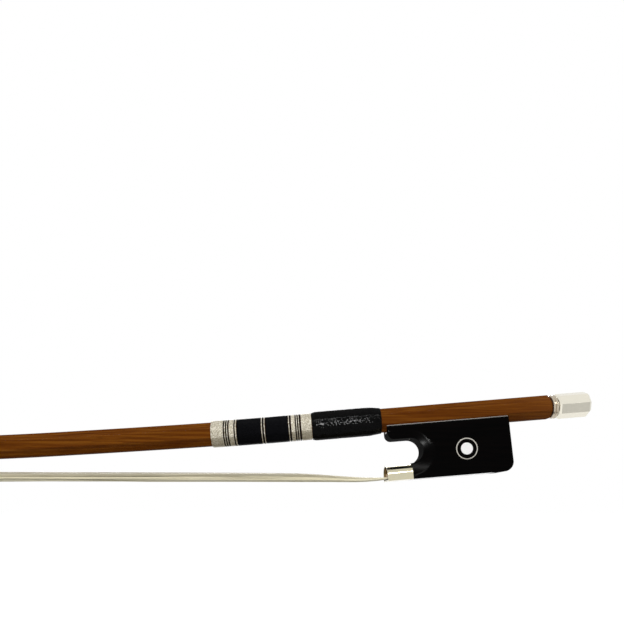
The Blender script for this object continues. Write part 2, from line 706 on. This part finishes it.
rows = [head_corners(row) for row in HEAD_ROWS]
after_neck = stick_corners(-NECK_SPAN * (1 - FIRST_STATION / STICK_STATIONS))
face = mirrored([Vector((p.x, w * HEAD_WIDTH, p.z))
                 for p, w in zip((head_point(*f) for f in FACE_ROW), FACE_WIDTHS)])
rings = [face, [p.lerp(q, 0.5) for p, q in zip(face, rows[-1])]]
smooth_rows = [after_neck] + rows + [[q * 2 - p for p, q in zip(rows[-2], rows[-1])]]
for r in range(len(rows) - 1, 0, -1):
    for step in range(ROWS_BETWEEN):
        t = step / ROWS_BETWEEN
        ring = []
        for a, b, c, d in zip(smooth_rows[r + 2], smooth_rows[r + 1], smooth_rows[r], smooth_rows[r - 1]):
            ring.append(b + (c - a) * (t / 2) + (a * 2 - b * 5 + c * 4 - d) * (t ** 2 / 2)
                        + (b * 3 - a - c * 3 + d) * (t ** 3 / 2))
        rings.append(ring)
rings.append(rows[0])
rings += [stick_corners(-NECK_SPAN * (1 - i / STICK_STATIONS))
          for i in range(FIRST_STATION, STICK_STATIONS + 1)]
rings += [stick_corners(STICK_END * share) for share in (0.25, 0.5, 0.75)]
rings += [stick_corners(STICK_END - END_CHAMFER), stick_corners(STICK_END, flats=STICK_FLATS - 2 * END_CHAMFER)]
rings = [rounded(ring) for ring in rings]
tenon_end = STICK_END + TENON_LENGTH
rings += [circle(STICK_END, TENON_RADIUS), circle(tenon_end - TENON_CHAMFER, TENON_RADIUS),
          circle(tenon_end, TENON_RADIUS - TENON_CHAMFER), circle(tenon_end, BORE_RADIUS),
          circle(STICK_END - BORE_LENGTH, BORE_RADIUS)]
stick = mesh_object("stick_and_head", *skin(rings), wood, "stick")
print("rings of wood", len(rings))

# %% [markdown]
# Two openings are cut into the wood afterward, as on the bench: the mortise under the head's face, which holds
# the hair's knot, and the slot in which the eyelet travels. A Boolean with a plain block does both and leaves the
# flats alone. Then the normals are weighted by face area.

# %% Mortise and slot
BIG_FACE_WEIGHT, CRISP_FROM = 60, 50


def block(points_low, points_high):
    """A plain cutter from four points of its floor and four of its roof."""
    faces = [(0, 1, 2, 3), (7, 6, 5, 4), (0, 4, 5, 1), (1, 5, 6, 2), (2, 6, 7, 3), (3, 7, 4, 0)]
    return list(points_low) + list(points_high), faces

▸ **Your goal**
Copy all of the data. Keep every word exactly as it is.

▸ **Correct response**
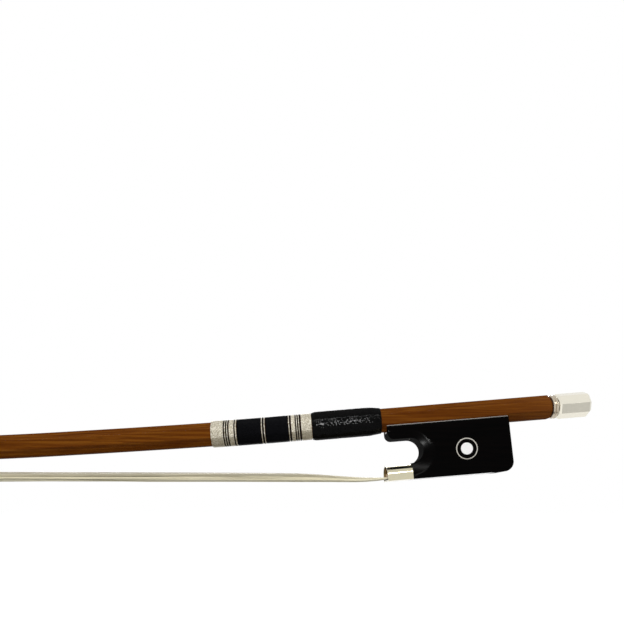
The Blender script for this object continues. Write part 2, from line 706 on. This part finishes it.
rows = [head_corners(row) for row in HEAD_ROWS]
after_neck = stick_corners(-NECK_SPAN * (1 - FIRST_STATION / STICK_STATIONS))
face = mirrored([Vector((p.x, w * HEAD_WIDTH, p.z))
                 for p, w in zip((head_point(*f) for f in FACE_ROW), FACE_WIDTHS)])
rings = [face, [p.lerp(q, 0.5) for p, q in zip(face, rows[-1])]]
smooth_rows = [after_neck] + rows + [[q * 2 - p for p, q in zip(rows[-2], rows[-1])]]
for r in range(len(rows) - 1, 0, -1):
    for step in range(ROWS_BETWEEN):
        t = step / ROWS_BETWEEN
        ring = []
        for a, b, c, d in zip(smooth_rows[r + 2], smooth_rows[r + 1], smooth_rows[r], smooth_rows[r - 1]):
            ring.append(b + (c - a) * (t / 2) + (a * 2 - b * 5 + c * 4 - d) * (t ** 2 / 2)
                        + (b * 3 - a - c * 3 + d) * (t ** 3 / 2))
        rings.append(ring)
rings.append(rows[0])
rings += [stick_corners(-NECK_SPAN * (1 - i / STICK_STATIONS))
          for i in range(FIRST_STATION, STICK_STATIONS + 1)]
rings += [stick_corners(STICK_END * share) for share in (0.25, 0.5, 0.75)]
rings += [stick_corners(STICK_END - END_CHAMFER), stick_corners(STICK_END, flats=STICK_FLATS - 2 * END_CHAMFER)]
rings = [rounded(ring) for ring in rings]
tenon_end = STICK_END + TENON_LENGTH
rings += [circle(STICK_END, TENON_RADIUS), circle(tenon_end - TENON_CHAMFER, TENON_RADIUS),
          circle(tenon_end, TENON_RADIUS - TENON_CHAMFER), circle(tenon_end, BORE_RADIUS),
          circle(STICK_END - BORE_LENGTH, BORE_RADIUS)]
stick = mesh_object("stick_and_head", *skin(rings), wood, "stick")
print("rings of wood", len(rings))

# %% [markdown]
# Two openings are cut into the wood afterward, as on the bench: the mortise under the head's face, which holds
# the hair's knot, and the slot in which the eyelet travels. A Boolean with a plain block does both and leaves the
# flats alone. Then the normals are weighted by face area.

# %% Mortise and slot
BIG_FACE_WEIGHT, CRISP_FROM = 60, 50


def block(points_low, points_high):
    """A plain cutter from four points of its floor and four of its roof."""
    faces = [(0, 1, 2, 3), (7, 6, 5, 4), (0, 4, 5, 1), (1, 5, 6, 2), (2, 6, 7, 3), (3, 7, 4, 0)]
    return list(points_low) + list(points_high), faces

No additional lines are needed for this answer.